* **DATASET EXCERPT**
==*==
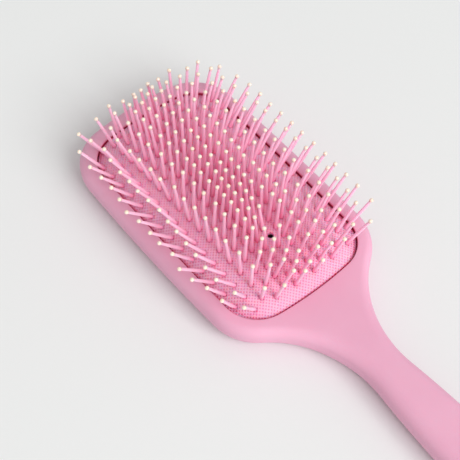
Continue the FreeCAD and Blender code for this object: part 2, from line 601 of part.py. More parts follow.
os.makedirs("parts", exist_ok=True)
for obj in parts:
    obj.Shape.exportStep(os.path.join("parts", obj.Label + ".step"))
    box = obj.Shape.BoundBox
    print("%-14s solids %3d  volume %9.1f  x %7.2f %7.2f  y %7.2f %7.2f  z %6.2f %6.2f"
          % (obj.Label, len(obj.Shape.Solids), obj.Shape.Volume, box.XMin, box.XMax, box.YMin, box.YMax,
             box.ZMin, box.ZMax))
print("pins:", len(PINS))
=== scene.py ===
import math

import bpy
import numpy as np
from mathutils import Matrix, Vector
from mathutils.geometry import delaunay_2d_cdt


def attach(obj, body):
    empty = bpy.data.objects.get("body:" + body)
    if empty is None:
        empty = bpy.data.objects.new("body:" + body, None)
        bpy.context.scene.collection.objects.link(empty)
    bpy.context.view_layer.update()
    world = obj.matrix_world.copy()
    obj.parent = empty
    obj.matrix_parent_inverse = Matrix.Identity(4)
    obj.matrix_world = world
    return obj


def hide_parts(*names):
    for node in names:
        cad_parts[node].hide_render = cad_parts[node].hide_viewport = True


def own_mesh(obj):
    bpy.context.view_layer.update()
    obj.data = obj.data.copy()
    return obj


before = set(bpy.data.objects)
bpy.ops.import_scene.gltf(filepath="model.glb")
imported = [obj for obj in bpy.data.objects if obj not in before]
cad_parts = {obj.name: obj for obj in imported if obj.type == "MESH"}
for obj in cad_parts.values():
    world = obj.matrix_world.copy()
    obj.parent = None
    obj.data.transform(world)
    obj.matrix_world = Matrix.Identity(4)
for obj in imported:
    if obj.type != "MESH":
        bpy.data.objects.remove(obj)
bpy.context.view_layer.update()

SC = bpy.context.scene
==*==
* **TASK STATEMENT**
Give back exactly the lines running from the line that contains "x %7.2f %7.2f" through the line that contains "bpy.data.objects.remove(obj)", and nothing outside them.

* **RESPONSE BELOW**
    print("%-14s solids %3d  volume %9.1f  x %7.2f %7.2f  y %7.2f %7.2f  z %6.2f %6.2f"
          % (obj.Label, len(obj.Shape.Solids), obj.Shape.Volume, box.XMin, box.XMax, box.YMin, box.YMax,
             box.ZMin, box.ZMax))
print("pins:", len(PINS))
=== scene.py ===
import math

import bpy
import numpy as np
from mathutils import Matrix, Vector
from mathutils.geometry import delaunay_2d_cdt


def attach(obj, body):
    empty = bpy.data.objects.get("body:" + body)
    if empty is None:
        empty = bpy.data.objects.new("body:" + body, None)
        bpy.context.scene.collection.objects.link(empty)
    bpy.context.view_layer.update()
    world = obj.matrix_world.copy()
    obj.parent = empty
    obj.matrix_parent_inverse = Matrix.Identity(4)
    obj.matrix_world = world
    return obj


def hide_parts(*names):
    for node in names:
        cad_parts[node].hide_render = cad_parts[node].hide_viewport = True


def own_mesh(obj):
    bpy.context.view_layer.update()
    obj.data = obj.data.copy()
    return obj


before = set(bpy.data.objects)
bpy.ops.import_scene.gltf(filepath="model.glb")
imported = [obj for obj in bpy.data.objects if obj not in before]
cad_parts = {obj.name: obj for obj in imported if obj.type == "MESH"}
for obj in cad_parts.values():
    world = obj.matrix_world.copy()
    obj.parent = None
    obj.data.transform(world)
    obj.matrix_world = Matrix.Identity(4)
for obj in imported:
    if obj.type != "MESH":
        bpy.data.objects.remove(obj)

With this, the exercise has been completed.